11. I get sick again. More sick.
12. The gig is now completely unsustainable.
13. I stay a little longer anyway, just for kicks.
14. I quit.

It’s quite a plan: it’s got a little bit of everything and you can use it in any situation. I myself have used it on boyfriends as well and it’s just as effective. And by “effective”, of course, I mean “personally ruinous.”

It has one advantage: you never, ever leave thinking you could have done more to save the situation. Of course, you also leave feeling like you didn’t stand up for yourself or trust your instincts. And, naturally, the situation fell apart in the end anyway, so you could have saved yourself the trouble of banging your head against the wall for several months. But you did make damn sure you eliminated any risk that you’d blame yourself for not trying everything to save it (even if it wasn’t save-able or worth saving).

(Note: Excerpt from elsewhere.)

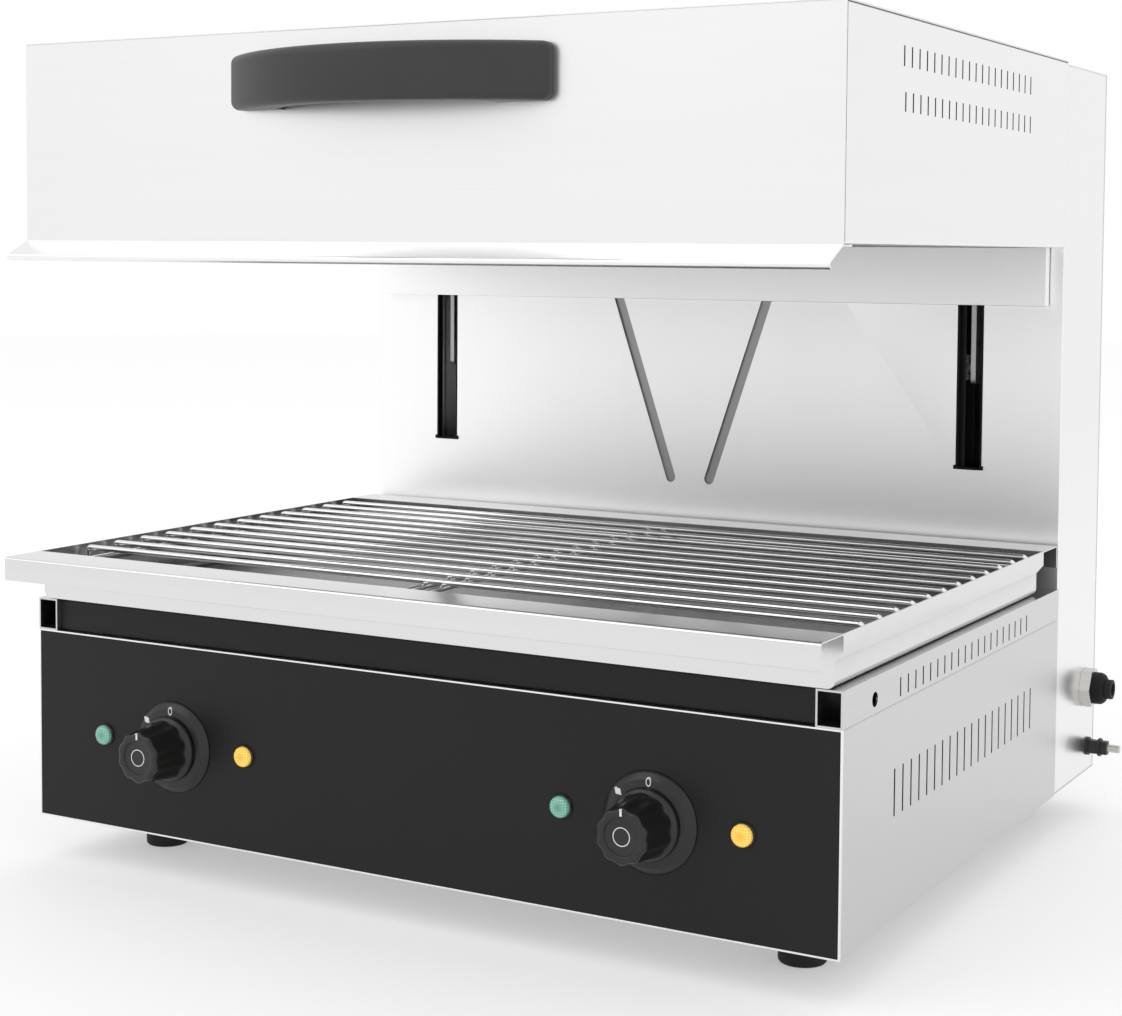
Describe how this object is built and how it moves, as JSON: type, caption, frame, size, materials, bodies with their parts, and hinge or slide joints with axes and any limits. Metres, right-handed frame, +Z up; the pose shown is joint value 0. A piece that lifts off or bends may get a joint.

You’d think that trying every possible tactic to make it work would be a positive thing, even heroic, but it’s not. “Extremely painful” is not the same thing as “courageous”. Courage is trusting your instinct that something’s wrong for you and stepping away. If the boat is sinking fast, it’s not heroic to stick around saving hand luggage when there are lifeboats and people ready to help you onto them. Courage is prioritizing your well-being and instincts over making sure you have no regrets whatsoever.

Regrets are inevitable anyway. For me, it came down to risking a different set of regrets (“What if I’d stayed?”), rather than taking on the same set of regrets I’ve had every other time (“What if I’d stood up and moved on and looked after myself? What could I have done with the time I spent pounding my head on the wall? Could I have used those Band-Aids on my head for something else?”)

Having spent the last couple of months repeating Step 1 (and yeah, I’ll face facts: some combination of everything up to Step 7), yesterday I set about cutting out the remaining steps.

So there it is. Done deal. Free at last, free at last. It feels very appropriate to have done this the week after the inauguration. It’s a new time. Let’s be honest with ourselves, do the right thing, focus on what’s important. The rest will fall into place.